11 October 2010

Canadian Thanksgiving, German Riesling, and French Chicken

Happy Thanksgiving, or joyeux jour d'action de grâce, to our neighbors in the True North strong and free. I've always thought that those of us below the 49th parallel ought not to limit ourselves to one Thanksgiving. We're harvesting year round, so I think we ought to have at least quarterly celebrations in which friends and family gather 'round to celebrate the bounty of the land.

In honor of Canadian Thanksgiving, this weekend I made a French/German recipe with a couple of German wines in the company of assorted mutts from all over.

I found this interesting Coq au Riesling recipe via Serious Eats. It's similar to the traditional classic coq au vin, but made with Riesling instead of red wine. It gives it a little lighter look, and allows for a stronger contribution from the onions and mushrooms. I skipped the butter--it's a bit ridiculous to add butter when you've got so much pork and chicken fat involved in the recipe. I served it with some tiny thin asparagus and bowtie pasta that had been tossed in Chilean olive oil and fresh parsley. Big hit at dinner, and while the dish is a little time consuming (there's a lot of moving the chicken in and out of the dish at varying stages of doneness), I was very happy with how it turned out.

I added 175mL/¾ Cup of each Riesling to the recipe. They worked well, but here's how the wines tasted on their own. And I'll say that this is a recipe where using the same wine that you're drinking really helps make the meal sing.

2007 Josef Leitz Riesling Kabinett
Rüdesheimer Rosengarten, Rheingau
$22, 8.5% abv.
This was the sweeter of the two, full of fruit. It has tiny little bubbles clinging to the side of the glass, with lots of apple and pear. As it warms up you almost get a little pineapple acidity. It's not terribly sweet, and manages not to be heavy or cloying. Great Thanksgiving wine, and I'm talking about the turkey and sweet potatoes kind of Thanksgiving we're more familiar with down here. And such a low alcohol content means that folks who don't drink much wine can enjoy a glass or two without getting tipsy.

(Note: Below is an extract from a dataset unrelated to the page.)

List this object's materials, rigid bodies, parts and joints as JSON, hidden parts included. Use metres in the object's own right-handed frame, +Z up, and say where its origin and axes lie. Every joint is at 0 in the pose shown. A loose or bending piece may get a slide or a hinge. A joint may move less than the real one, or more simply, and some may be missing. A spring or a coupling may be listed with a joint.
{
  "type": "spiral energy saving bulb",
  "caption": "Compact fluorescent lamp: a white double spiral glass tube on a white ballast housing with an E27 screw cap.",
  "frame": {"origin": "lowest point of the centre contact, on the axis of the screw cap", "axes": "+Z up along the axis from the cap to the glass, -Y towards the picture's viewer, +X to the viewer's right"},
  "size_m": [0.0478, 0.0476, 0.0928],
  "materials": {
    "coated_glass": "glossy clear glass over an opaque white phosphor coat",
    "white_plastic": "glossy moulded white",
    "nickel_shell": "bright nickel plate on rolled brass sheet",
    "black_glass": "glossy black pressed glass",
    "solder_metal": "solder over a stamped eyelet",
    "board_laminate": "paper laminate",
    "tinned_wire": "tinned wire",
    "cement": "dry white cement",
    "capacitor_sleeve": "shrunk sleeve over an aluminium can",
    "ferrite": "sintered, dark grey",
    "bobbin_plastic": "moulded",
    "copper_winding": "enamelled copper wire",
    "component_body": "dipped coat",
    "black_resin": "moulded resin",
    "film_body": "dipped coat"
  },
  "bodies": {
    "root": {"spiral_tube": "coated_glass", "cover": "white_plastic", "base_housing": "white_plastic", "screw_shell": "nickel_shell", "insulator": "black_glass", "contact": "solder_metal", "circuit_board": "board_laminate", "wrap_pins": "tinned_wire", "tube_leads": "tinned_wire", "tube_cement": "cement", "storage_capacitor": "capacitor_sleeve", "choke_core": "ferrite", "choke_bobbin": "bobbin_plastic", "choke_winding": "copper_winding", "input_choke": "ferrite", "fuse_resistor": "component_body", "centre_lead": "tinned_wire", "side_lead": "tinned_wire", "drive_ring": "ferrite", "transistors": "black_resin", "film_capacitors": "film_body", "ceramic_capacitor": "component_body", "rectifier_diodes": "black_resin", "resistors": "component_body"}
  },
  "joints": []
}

2008 Weingut Peter Jakob Kühn Riesling Trocken
Jacobus, Rheingau
€8.60, 11.5% abv.
Hasn't quite made it to the US, but this is the entry-level wine in the Kühn profile. This biodynamic and VDP wine is dry and light. It has two elements that I love in good Riesling: minerality and a hint of petrol. The latter is barely noticeable, and mainly what you have is a very mild wine with just a touch of lemony acidity and light green apple flavor. Consider this one for mild dishes like poached trout or vichyssoise.

The other big event of the evening was the very special dinner guest, Bella. Paul adopted Bella last week--she's a five month old Jack Russell terrier mix, found via Tri County Animal Rescue of Horn Lake, Mississippi. It was funny to see the older dogs playing with such a young pup, and they all got along pretty well together. Welcome to the pack, Bella, and to everyone else, remember that there's a lot of dogs out there that need good homes.

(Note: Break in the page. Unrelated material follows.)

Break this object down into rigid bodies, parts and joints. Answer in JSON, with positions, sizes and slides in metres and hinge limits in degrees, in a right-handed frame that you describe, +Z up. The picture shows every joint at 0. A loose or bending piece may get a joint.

Note: These wines were received as samples.


fredric koeppel said...

Greetings from Mendoza! and our thanks to Paul for taking a rescued dog from the great abyss of the stray and abandoned.

Benito said...


Hope you're having fun down in Argentina, and Bella is a wonderful little dog. Might swipe her at some point if you want the Carolinas to chase a quick little white dog. :)


Joe said...

Coq au Riesling sounds coq au awesome.

I think I've heard that every region in france has some variation of coq au vin. I've always made it with cheap red burg (as I've read it's most-popularly a Burgundian dish). However, I'd love to try with some Northern Rhône (like a co-fermented Syrah/Viognier), but I imagine that wouldn't be an economical choice. Maybe some Loire Cab Franc.

Or, I will do as one Benito Q. Carter does, and go the Riesling route.

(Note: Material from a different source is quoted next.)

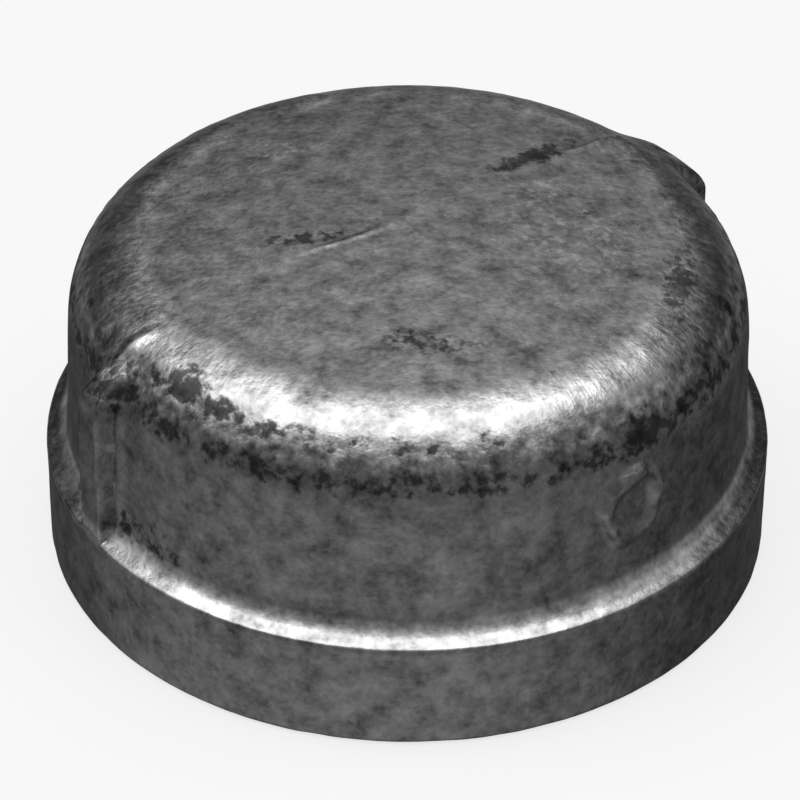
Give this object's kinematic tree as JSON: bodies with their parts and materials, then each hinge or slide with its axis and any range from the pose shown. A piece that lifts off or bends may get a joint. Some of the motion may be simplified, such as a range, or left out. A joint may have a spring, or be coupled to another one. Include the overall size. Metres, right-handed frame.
{
  "type": "pipe cap",
  "caption": "Banded cast-iron pipe cap with a female taper pipe thread, two side ribs, a rounded shoulder and a slightly domed closed end.",
  "frame": {"origin": "centre of the open mouth, on the mouth face, which is the lowest face", "axes": "+Z along the thread axis, from the mouth to the closed end; -Y is the side seen in front, with the narrow rib on the front left (-X) and the raised pad on the front right (+X)"},
  "size_m": [0.0753, 0.0752, 0.0368],
  "materials": {
    "zinc_casting": "as-cast malleable iron with a dull, mottled hot-dip zinc skin; bare machined thread inside"
  },
  "bodies": {
    "root": {"cap_casting": "zinc_casting"}
  },
  "joints": []
}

Oddly enough, the word verification for this post is "coquishi". I imagine that's how you describe this dish if the chicken gets too squishy.

Benito said...


I think it's mostly a "use whatever chicken + booze combination is handy" kind of thing. Best with an old rooster and some aged Burgundy, but fine with a young hen and bright Chianti. I imagine even Kenny Powers might cook Big Red in some of that Mexican wine if'n he got hungry enough, because that's how Kenny Powers rolls.

Seriously though, the nice part about the Riesling is the touch of sweetness and acidity while not being so strong as to overwhelm the other ingredients. It's essentially the same dish as bœuf bourguignon, but a white wine lets the more delicate chicken flavors shine.


Samantha Dugan said...

The best one I ever had was in Sancerre cooked with, you guessed it...Sancerre. Great acidity and I dug the lemony tang.

Benito said...


I bet that was incredible. I've had mixed results cooking with Sauvignon Blanc, but I bet something as well-balanced as Sancerre would work beautifully.


Michelle said...

Bella is adorable and I'm sure she fits in with the pack!

Benito said...


Can't wait for you to meet her. She's a sweetheart.